/---

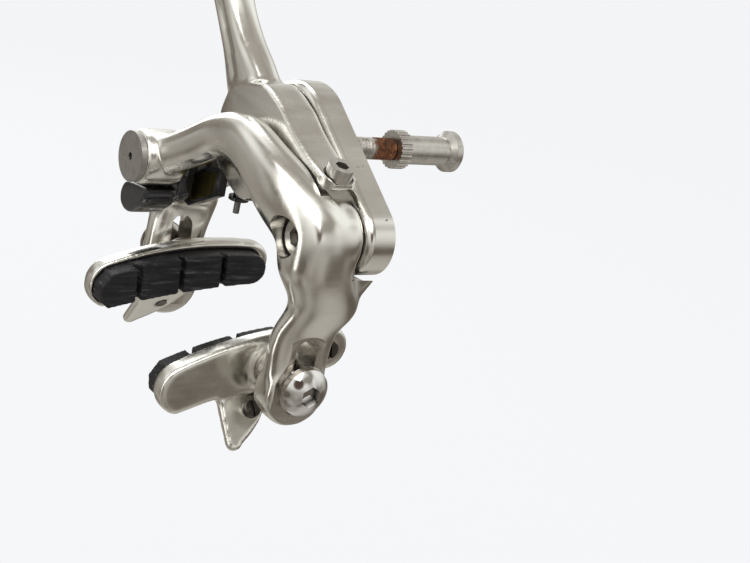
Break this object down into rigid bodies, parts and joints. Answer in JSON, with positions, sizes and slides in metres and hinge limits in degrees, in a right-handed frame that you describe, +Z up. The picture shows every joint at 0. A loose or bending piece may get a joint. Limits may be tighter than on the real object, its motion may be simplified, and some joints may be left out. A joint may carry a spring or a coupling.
{
  "type": "rim brake caliper",
  "caption": "Dual-pivot rim brake caliper: curved C-arm and Y-arm on a bracket plate, mounting stud with sleeve nut, quick release and adjustable brake blocks.",
  "frame": {"origin": "centre of the bracket plate's rear seat, on the centre bolt's axis", "axes": "+Y rearward along the mounting stud, +Z up towards the cable adjuster, +X towards the arm with the centring screw"},
  "size_m": [0.086, 0.0915, 0.1316],
  "materials": {
    "polished_aluminium": "polished, fine scratches",
    "dull_aluminium": "stained",
    "rusty_steel": "rusted thread",
    "dark_steel": "oily",
    "steel": "worn zinc",
    "spring_steel": "satin",
    "bronze": "plain",
    "brass": "olive, worn",
    "grey_cast": "matte, scratched",
    "black_plastic": "glossy black",
    "block_rubber": "matte, lengthwise wear",
    "chrome": "mirror"
  },
  "bodies": {
    "bracket": {"bracket_plate": "polished_aluminium", "centre_bolt": "rusty_steel", "pivot_nut": "dark_steel", "nut_washer": "steel", "rear_thrust_washer": "bronze", "serrated_washer": "steel", "sleeve_nut": "steel", "side_pivot_bolt": "steel", "side_thrust_washer": "bronze"},
    "y_arm": {"y_arm": "polished_aluminium", "y_arm_bush": "bronze", "slide_carrier": "black_plastic", "slide_insert": "brass", "return_spring": "spring_steel", "spring_sleeve": "black_plastic"},
    "c_arm": {"c_arm": "polished_aluminium", "c_arm_bush": "bronze"},
    "quick_release": {"release_cam": "grey_cast", "release_lever": "black_plastic", "anchor_bolt": "steel", "anchor_washer": "steel"},
    "adjuster_collar": {"adjuster_collar": "black_plastic"},
    "adjuster_barrel": {"adjuster_barrel": "steel"},
    "centring_screw": {"centring_screw": "steel"},
    "near_pad_bolt": {"near_pad_bolt": "chrome", "near_inner_washers": "dull_aluminium", "near_outer_washers": "dull_aluminium"},
    "near_pad": {"near_pad_holder": "polished_aluminium", "near_pad_rubber": "block_rubber", "near_pad_screws": "dark_steel"},
    "far_pad_bolt": {"far_pad_bolt": "chrome", "far_inner_washers": "dull_aluminium", "far_outer_washers": "dull_aluminium"},
    "far_pad": {"far_pad_holder": "polished_aluminium", "far_pad_rubber": "block_rubber", "far_pad_screws": "dark_steel"}
  },
  "joints": [
    {"name": "y_arm_pivot", "type": "hinge", "parent": "bracket", "child": "y_arm", "pos_m": [0, 0, 0], "axis": [0, 1, 0], "range_deg": [-10, 0], "stiffness_Nm_per_rad": 0.5, "springref_deg": 28.65},
    {"name": "c_arm_pivot", "type": "hinge", "parent": "bracket", "child": "c_arm", "pos_m": [0.033, 0, -0.012], "axis": [0, 1, 0], "range_deg": [0, 10.8], "stiffness_Nm_per_rad": 0.5, "springref_deg": -28.65},
    {"name": "quick_release_lever", "type": "hinge", "parent": "c_arm", "child": "quick_release", "pos_m": [-0.0244, 0, -0.0126], "axis": [0, 1, 0], "range_deg": [0, 60]},
    {"name": "adjuster_collar_turn", "type": "hinge", "parent": "y_arm", "child": "adjuster_collar", "pos_m": [-0.035, -0.014, 0.044], "axis": [0, 0, 1], "range_deg": [0, 1800]},
    {"name": "adjuster_barrel_slide", "type": "slide", "parent": "y_arm", "child": "adjuster_barrel", "axis": [0, 0, 1], "range_m": [0, 0.005]},
    {"name": "centring_screw_turn", "type": "hinge", "parent": "y_arm", "child": "centring_screw", "pos_m": [0.0323, -0.0138, 0.0026], "axis": [0.2419, 0, 0.9703], "range_deg": [-180, 180]},
    {"name": "near_pad_height", "type": "slide", "parent": "c_arm", "child": "near_pad_bolt", "axis": [0, 0, 1], "range_m": [-0.004, 0.007]},
    {"name": "near_pad_tilt", "type": "hinge", "parent": "near_pad_bolt", "child": "near_pad", "pos_m": [0.024, -0.015, -0.0496], "axis": [1, 0, 0], "range_deg": [-12, 8]},
    {"name": "far_pad_height", "type": "slide", "parent": "y_arm", "child": "far_pad_bolt", "axis": [0, 0, 1], "range_m": [-0.011, 0.002]},
    {"name": "far_pad_tilt", "type": "hinge", "parent": "far_pad_bolt", "child": "far_pad", "pos_m": [-0.024, -0.015, -0.0424], "axis": [1, 0, 0], "range_deg": [-12, 8]}
  ],
  "couplings": [
    {"joint": "y_arm_pivot", "follows": "c_arm_pivot", "ratio": -0.925},
    {"joint": "adjuster_collar_turn", "follows": "adjuster_barrel_slide", "rad_per_m": 6283.2}
  ]
}
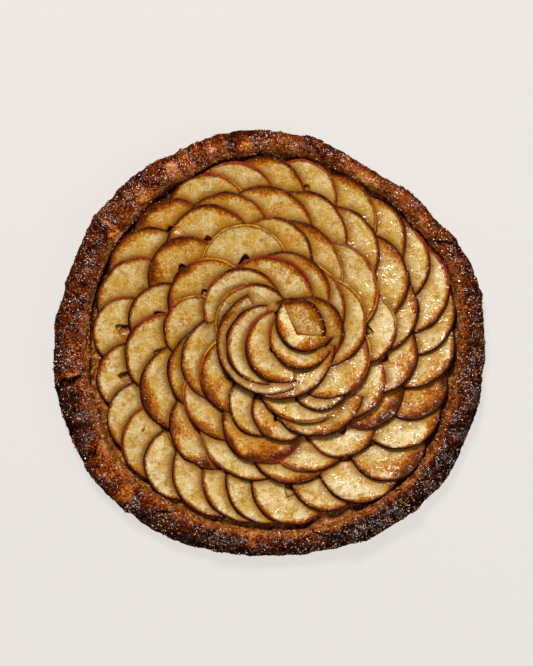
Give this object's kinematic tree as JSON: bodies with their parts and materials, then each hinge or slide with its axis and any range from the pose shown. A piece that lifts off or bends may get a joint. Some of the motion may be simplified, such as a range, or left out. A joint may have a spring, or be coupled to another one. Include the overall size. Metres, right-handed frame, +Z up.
{
  "type": "apple galette",
  "caption": "Round open-faced apple galette: a thick folded pastry rim around thin half-moon apple slices that overlap in rings and close into a spiral rose.",
  "frame": {"origin": "middle of the galette's bounding box, on the plane that it rests on", "axes": "+Z up out of the apples; +X towards the side of the rim that the rose's centre is nearest to, +Y a quarter turn counter-clockwise of +X seen from above; the rose's centre lies about 22 mm towards +X and 9 mm towards +Y"},
  "size_m": [0.31, 0.3072, 0.0258],
  "materials": {
    "crust": "baked pastry, brown to black-brown, coarse sugar and a thin syrup glaze",
    "apple": "baked apple flesh with toasted edges and a thin dark skin, glazed"
  },
  "bodies": {
    "root": {"crust": "crust", "outer_slices_1": "apple", "outer_slices_2": "apple", "outer_slices_3": "apple", "outer_slices_4": "apple", "outer_slices_5": "apple", "outer_slices_6": "apple", "outer_slices_7": "apple", "middle_slice_1": "apple", "middle_slice_2": "apple", "middle_slice_3": "apple", "middle_slice_4": "apple", "middle_slice_5": "apple", "middle_slice_6": "apple", "middle_slice_7": "apple", "middle_slice_8": "apple", "middle_slice_9": "apple", "middle_slice_10": "apple", "middle_slice_11": "apple", "middle_slice_12": "apple", "middle_slice_13": "apple", "middle_slice_14": "apple", "middle_slice_15": "apple", "middle_slice_16": "apple", "middle_slice_17": "apple", "middle_slice_18": "apple", "inner_slice_1": "apple", "inner_slice_2": "apple", "inner_slice_3": "apple", "inner_slice_4": "apple", "inner_slice_5": "apple", "inner_slice_6": "apple", "inner_slice_7": "apple", "inner_slice_8": "apple", "inner_slice_9": "apple", "inner_slice_10": "apple", "inner_slice_11": "apple", "petal_1": "apple", "petal_2": "apple", "petal_3": "apple", "petal_4": "apple", "petal_5": "apple", "petal_6": "apple", "petal_7": "apple", "petal_8": "apple", "petal_9": "apple", "petal_10": "apple", "petal_11": "apple", "petal_12": "apple", "petal_13": "apple", "petal_14": "apple", "petal_15": "apple", "petal_16": "apple", "petal_17": "apple", "petal_18": "apple", "petal_19": "apple", "petal_20": "apple", "petal_21": "apple", "petal_22": "apple"}
  },
  "joints": []
}
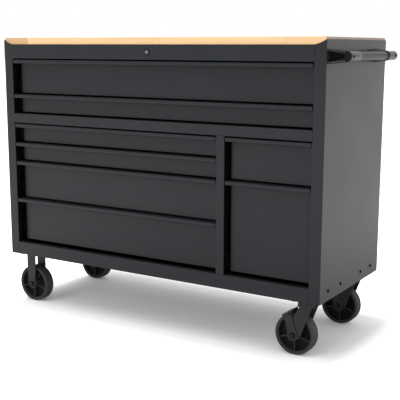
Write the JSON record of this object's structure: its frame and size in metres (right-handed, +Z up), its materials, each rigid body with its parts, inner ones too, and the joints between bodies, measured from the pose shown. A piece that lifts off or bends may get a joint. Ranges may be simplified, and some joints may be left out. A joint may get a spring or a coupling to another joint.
{
  "type": "rolling tool cabinet",
  "caption": "Wide rolling tool cabinet with a timber worktop, recessed drawers on telescopic slides, a key lock, a side push handle and swivel casters with brakes.",
  "frame": {"origin": "on the floor, in the middle of the whole object's box", "axes": "+X along the front from left to right, the front faces -Y, +Z up"},
  "size_m": [1.2231, 0.4554, 0.9107],
  "materials": {
    "front_paint": "dark grey fine-texture powder coat",
    "side_paint": "mid grey powder coat",
    "timber": "clear finished finger-jointed slab",
    "zinc": "bright zinc plate",
    "tube": "satin metal",
    "moulding": "black",
    "fork": "black paint on pressed steel",
    "wheel": "black moulding",
    "chrome": "bright plate"
  },
  "bodies": {
    "cabinet": {"left_side_panel": "side_paint", "right_side_panel": "side_paint", "top_deck": "front_paint", "mid_rail": "front_paint", "base_pan": "front_paint", "back_panel": "side_paint", "centre_divider": "front_paint", "worktop": "timber", "slide_rack_left": "zinc", "slide_rack_right": "zinc", "lock_housing": "chrome", "handle_bracket_front": "moulding", "handle_bracket_rear": "moulding", "handle_tube": "tube", "caster_left_front_fork": "fork", "caster_left_rear_fork": "fork", "caster_right_front_plate": "fork", "caster_right_rear_plate": "fork"},
    "lock": {"lock_core": "chrome"},
    "drawer_wide_1": {"drawer_wide_1_front": "front_paint", "drawer_wide_1_tray": "front_paint"},
    "drawer_wide_1_slides": {"drawer_wide_1_slide_l": "zinc", "drawer_wide_1_slide_r": "zinc"},
    "drawer_wide_2": {"drawer_wide_2_front": "front_paint", "drawer_wide_2_tray": "front_paint"},
    "drawer_wide_2_slides": {"drawer_wide_2_slide_l": "zinc", "drawer_wide_2_slide_r": "zinc"},
    "drawer_left_1": {"drawer_left_1_front": "front_paint", "drawer_left_1_tray": "front_paint"},
    "drawer_left_1_slides": {"drawer_left_1_slide_l": "zinc", "drawer_left_1_slide_r": "zinc"},
    "drawer_left_2": {"drawer_left_2_front": "front_paint", "drawer_left_2_tray": "front_paint"},
    "drawer_left_2_slides": {"drawer_left_2_slide_l": "zinc", "drawer_left_2_slide_r": "zinc"},
    "drawer_left_3": {"drawer_left_3_front": "front_paint", "drawer_left_3_tray": "front_paint"},
    "drawer_left_3_slides": {"drawer_left_3_slide_l": "zinc", "drawer_left_3_slide_r": "zinc"},
    "drawer_left_4": {"drawer_left_4_front": "front_paint", "drawer_left_4_tray": "front_paint"},
    "drawer_left_4_slides": {"drawer_left_4_slide_l": "zinc", "drawer_left_4_slide_r": "zinc"},
    "drawer_right_1": {"drawer_right_1_front": "front_paint", "drawer_right_1_tray": "front_paint"},
    "drawer_right_1_slides": {"drawer_right_1_slide_l": "zinc", "drawer_right_1_slide_r": "zinc"},
    "drawer_right_2": {"drawer_right_2_front": "front_paint", "drawer_right_2_tray": "front_paint"},
    "drawer_right_2_slides": {"drawer_right_2_slide_l": "zinc", "drawer_right_2_slide_r": "zinc"},
    "caster_left_front_wheel": {"caster_left_front_wheel": "wheel"},
    "caster_left_rear_wheel": {"caster_left_rear_wheel": "wheel"},
    "caster_right_front_fork": {"caster_right_front_fork": "fork"},
    "caster_right_front_wheel": {"caster_right_front_wheel": "wheel"},
    "caster_right_front_pedal": {"caster_right_front_pedal": "fork"},
    "caster_right_rear_fork": {"caster_right_rear_fork": "fork"},
    "caster_right_rear_wheel": {"caster_right_rear_wheel": "wheel"},
    "caster_right_rear_pedal": {"caster_right_rear_pedal": "fork"}
  },
  "joints": [
    {"name": "lock_turn", "type": "hinge", "parent": "cabinet", "child": "lock", "pos_m": [-0.0256, -0.22535, 0.867], "axis": [0, 1, 0], "range_deg": [0, 90]},
    {"name": "drawer_wide_1_open", "type": "slide", "parent": "cabinet", "child": "drawer_wide_1", "axis": [0, -1, 0], "range_m": [0, 0.39]},
    {"name": "drawer_wide_1_slides_extend", "type": "slide", "parent": "cabinet", "child": "drawer_wide_1_slides", "axis": [0, -1, 0], "range_m": [0, 0.195]},
    {"name": "drawer_wide_2_open", "type": "slide", "parent": "cabinet", "child": "drawer_wide_2", "axis": [0, -1, 0], "range_m": [0, 0.39]},
    {"name": "drawer_wide_2_slides_extend", "type": "slide", "parent": "cabinet", "child": "drawer_wide_2_slides", "axis": [0, -1, 0], "range_m": [0, 0.195]},
    {"name": "drawer_left_1_open", "type": "slide", "parent": "cabinet", "child": "drawer_left_1", "axis": [0, -1, 0], "range_m": [0, 0.39]},
    {"name": "drawer_left_1_slides_extend", "type": "slide", "parent": "cabinet", "child": "drawer_left_1_slides", "axis": [0, -1, 0], "range_m": [0, 0.195]},
    {"name": "drawer_left_2_open", "type": "slide", "parent": "cabinet", "child": "drawer_left_2", "axis": [0, -1, 0], "range_m": [0, 0.39]},
    {"name": "drawer_left_2_slides_extend", "type": "slide", "parent": "cabinet", "child": "drawer_left_2_slides", "axis": [0, -1, 0], "range_m": [0, 0.195]},
    {"name": "drawer_left_3_open", "type": "slide", "parent": "cabinet", "child": "drawer_left_3", "axis": [0, -1, 0], "range_m": [0, 0.39]},
    {"name": "drawer_left_3_slides_extend", "type": "slide", "parent": "cabinet", "child": "drawer_left_3_slides", "axis": [0, -1, 0], "range_m": [0, 0.195]},
    {"name": "drawer_left_4_open", "type": "slide", "parent": "cabinet", "child": "drawer_left_4", "axis": [0, -1, 0], "range_m": [0, 0.39]},
    {"name": "drawer_left_4_slides_extend", "type": "slide", "parent": "cabinet", "child": "drawer_left_4_slides", "axis": [0, -1, 0], "range_m": [0, 0.195]},
    {"name": "drawer_right_1_open", "type": "slide", "parent": "cabinet", "child": "drawer_right_1", "axis": [0, -1, 0], "range_m": [0, 0.39]},
    {"name": "drawer_right_1_slides_extend", "type": "slide", "parent": "cabinet", "child": "drawer_right_1_slides", "axis": [0, -1, 0], "range_m": [0, 0.195]},
    {"name": "drawer_right_2_open", "type": "slide", "parent": "cabinet", "child": "drawer_right_2", "axis": [0, -1, 0], "range_m": [0, 0.39]},
    {"name": "drawer_right_2_slides_extend", "type": "slide", "parent": "cabinet", "child": "drawer_right_2_slides", "axis": [0, -1, 0], "range_m": [0, 0.195]},
    {"name": "caster_left_front_roll", "type": "hinge", "parent": "cabinet", "child": "caster_left_front_wheel", "pos_m": [-0.5476, -0.17235, 0.06211], "axis": [0, 1, 0], "continuous": true},
    {"name": "caster_left_rear_roll", "type": "hinge", "parent": "cabinet", "child": "caster_left_rear_wheel", "pos_m": [-0.5476, 0.16365, 0.06211], "axis": [0, 1, 0], "continuous": true},
    {"name": "caster_right_front_swivel", "type": "hinge", "parent": "cabinet", "child": "caster_right_front_fork", "pos_m": [0.5044, -0.17235, 0.1687], "axis": [0, 0, 1], "continuous": true},
    {"name": "caster_right_front_roll", "type": "hinge", "parent": "caster_right_front_fork", "child": "caster_right_front_wheel", "pos_m": [0.4638, -0.17235, 0.06211], "axis": [0, 1, 0], "continuous": true},
    {"name": "caster_right_front_brake", "type": "hinge", "parent": "caster_right_front_fork", "child": "caster_right_front_pedal", "pos_m": [0.4638, -0.17235, 0.06211], "axis": [0, -1, 0], "range_deg": [0, 20]},
    {"name": "caster_right_rear_swivel", "type": "hinge", "parent": "cabinet", "child": "caster_right_rear_fork", "pos_m": [0.5044, 0.16365, 0.1687], "axis": [0, 0, 1], "continuous": true},
    {"name": "caster_right_rear_roll", "type": "hinge", "parent": "caster_right_rear_fork", "child": "caster_right_rear_wheel", "pos_m": [0.4638, 0.16365, 0.06211], "axis": [0, 1, 0], "continuous": true},
    {"name": "caster_right_rear_brake", "type": "hinge", "parent": "caster_right_rear_fork", "child": "caster_right_rear_pedal", "pos_m": [0.4638, 0.16365, 0.06211], "axis": [0, -1, 0], "range_deg": [0, 20]}
  ],
  "couplings": [
    {"joint": "drawer_wide_1_slides_extend", "follows": "drawer_wide_1_open", "ratio": 0.5},
    {"joint": "drawer_wide_2_slides_extend", "follows": "drawer_wide_2_open", "ratio": 0.5},
    {"joint": "drawer_left_1_slides_extend", "follows": "drawer_left_1_open", "ratio": 0.5},
    {"joint": "drawer_left_2_slides_extend", "follows": "drawer_left_2_open", "ratio": 0.5},
    {"joint": "drawer_left_3_slides_extend", "follows": "drawer_left_3_open", "ratio": 0.5},
    {"joint": "drawer_left_4_slides_extend", "follows": "drawer_left_4_open", "ratio": 0.5},
    {"joint": "drawer_right_1_slides_extend", "follows": "drawer_right_1_open", "ratio": 0.5},
    {"joint": "drawer_right_2_slides_extend", "follows": "drawer_right_2_open", "ratio": 0.5}
  ]
}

\---

--- TASK BRIEF ---
Extract every line that has the string "into" in it.

--- SOLUTION BELOW ---
Break this object down into rigid bodies, parts and joints. Answer in JSON, with positions, sizes and slides in metres and hinge limits in degrees, in a right-handed frame that you describe, +Z up. The picture shows every joint at 0. A loose or bending piece may get a joint. Limits may be tighter than on the real object, its motion may be simplified, and some joints may be left out. A joint may carry a spring or a coupling.
  "caption": "Round open-faced apple galette: a thick folded pastry rim around thin half-moon apple slices that overlap in rings and close into a spiral rose.",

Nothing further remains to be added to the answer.